Le Ministère de la Culture et de la Communication, notamment après le Rapport Racine « L’auteur et l’acte de création » remis le 22 janvier 2020, a néanmoins souhaité mettre fin à cette pratique consistant à ne pas rémunérer spécifiquement les artistes-auteurs. Parmi les 15 premières mesures concrètes destinées à « améliorer les conditions de création des auteurs » présentées le 11 mars 2021, le Ministère de la Culture et de la Communication a déclaré vouloir « faire aboutir les travaux en cours concernant la rémunération du droit d’exposition des artistes par les musées et les FRAC ».
Il est ainsi proposé d’établir dans les musées « une rémunération obligatoire » en faveur des artistes-auteurs lors d’exposition temporaire de leurs œuvres, que ce soit dans le cadre d’expositions monographiques ou collectives. Le barème retenu fixe des rémunérations forfaitaires minimales allant de 100 euros par artiste pour une exposition collective à 1 000 euros pour une exposition monographique, ainsi qu’une rémunération proportionnelle de 3 % sur la billetterie pour les expositions bénéficiant d’une billetterie payante.

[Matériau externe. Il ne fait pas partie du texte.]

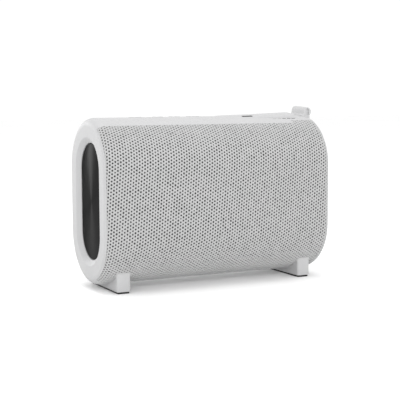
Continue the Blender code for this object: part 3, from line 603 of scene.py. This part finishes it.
def cut_port(shape, middle, half_core, radius):
    """Open the panel round the charging port, and pull the cut edge onto the port's outline."""

    def away(co):
        return Vector((max(abs(co.x) - half_core, 0) * math.copysign(1, co.x), co.y - middle))

    inside = {vert for vert in shape.verts if away(vert.co).length < radius}
    gone = [face for face in shape.faces if all(vert in inside for vert in face.verts)]
    bmesh.ops.delete(shape, geom=gone, context="FACES")
    for vert in inside:
        if vert.is_valid:
            out = away(vert.co)
            push = out.normalized() * radius - out
            vert.co.x += push.x
            vert.co.y += push.y


def step_corner(shape, seam):
    """Take away the corner of the panel where the top strip is wider."""
    faces = [face for face in shape.faces if max(vert.co.y for vert in face.verts) > seam]
    edges = {edge for face in faces for edge in face.edges}
    verts = {vert for face in faces for vert in face.verts}
    bmesh.ops.bisect_plane(
        shape, geom=[*verts, *edges, *faces], plane_co=(NARROW_START, 0, 0), plane_no=(1, 0, 0)
    )
    faces = [face for face in shape.faces if face.calc_center_median().x < NARROW_START]
    edges = {edge for face in faces for edge in face.edges}
    verts = {vert for face in faces for vert in face.verts}
    bmesh.ops.bisect_plane(
        shape, geom=[*verts, *edges, *faces], plane_co=(0, seam, 0), plane_no=(0, 1, 0)
    )
    gone = []
    for face in shape.faces:
        middle = face.calc_center_median()
        if middle.x < NARROW_START and middle.y > seam:
            gone.append(face)
    bmesh.ops.delete(shape, geom=gone, context="FACES")


def cloth(name, side, seed, node, port):
    points, faces, slots = net(seed)
    mesh = bpy.data.meshes.new(name)
    mesh.from_pydata(points.tolist(), [], faces)
    mesh.polygons.foreach_set("material_index", slots)
    shape = bmesh.new()
    shape.from_mesh(mesh)
    half = ROUND / 2
    for normal, place_of in (
        ((1, 0, 0), HALF_WIDTH),
        ((-1, 0, 0), HALF_WIDTH),
        ((0, 1, 0), half),
        ((0, -1, 0), half),
    ):
        bmesh.ops.bisect_plane(
            shape,
            geom=[*shape.verts, *shape.edges, *shape.faces],
            plane_co=Vector(normal) * place_of,
            plane_no=normal,
            clear_outer=True,
        )
    step_corner(shape, half - STEP)
    if port:
        middle = half - UPPER_ARC - STRAIGHT - PORT_DROP
        cut_port(shape, middle, (PORT_LENGTH - PORT_HEIGHT) / 2, PORT_HEIGHT / 2 + GAP)
    rim_edges = [edge for edge in shape.edges if edge.is_boundary]
    hem = bmesh.ops.extrude_edge_only(shape, edges=rim_edges)["geom"]
    for vert in hem:
        if isinstance(vert, bmesh.types.BMVert):
            vert.co.z = HEM_DEEP
    coords = np.array([vert.co for vert in shape.verts])
    u, v, depth = coords.T
    to_ends = np.minimum(HALF_WIDTH - np.abs(u), half + v)
    to_top = np.where(u < NARROW_START, half - STEP, half) - v
    to_step = np.where(v > half - STEP, u - NARROW_START, LENGTH)
    nearest = np.minimum.reduce([to_ends, to_top, to_step]).clip(0, HEM_REACH) / HEM_REACH
    depth = depth + HEM_DIP * (1 - nearest) ** 2
    placed = on_body(u, half - v, depth, side)
    layer = shape.loops.layers.uv.new("flat")
    for face in shape.faces:
        for loop in face.loops:
            loop[layer].uv = (loop.vert.co.x / LENGTH, loop.vert.co.y / LENGTH)
    for vert, co in zip(shape.verts, placed):
        vert.co = co
    bmesh.ops.recalc_face_normals(shape, faces=shape.faces)
    shape.to_mesh(mesh)
    shape.free()
    smooth(mesh, 70)
    obj = piece(name, mesh, (KNIT, SCRIM), nodes=(node,))
    return obj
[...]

Cette rémunération spécifique va obliger les musées dépendant du ministère de la Culture et de la Communication à prévoir une rémunération spécifique et des dispositifs ad hoc de nature à la fois à assurer l’effectivité de la mesure, mais également son suivi tant sur le plan économique (financier et comptable) que politique. L’été a été propice à une réflexion dont les conclusions devraient désormais rapidement être connues.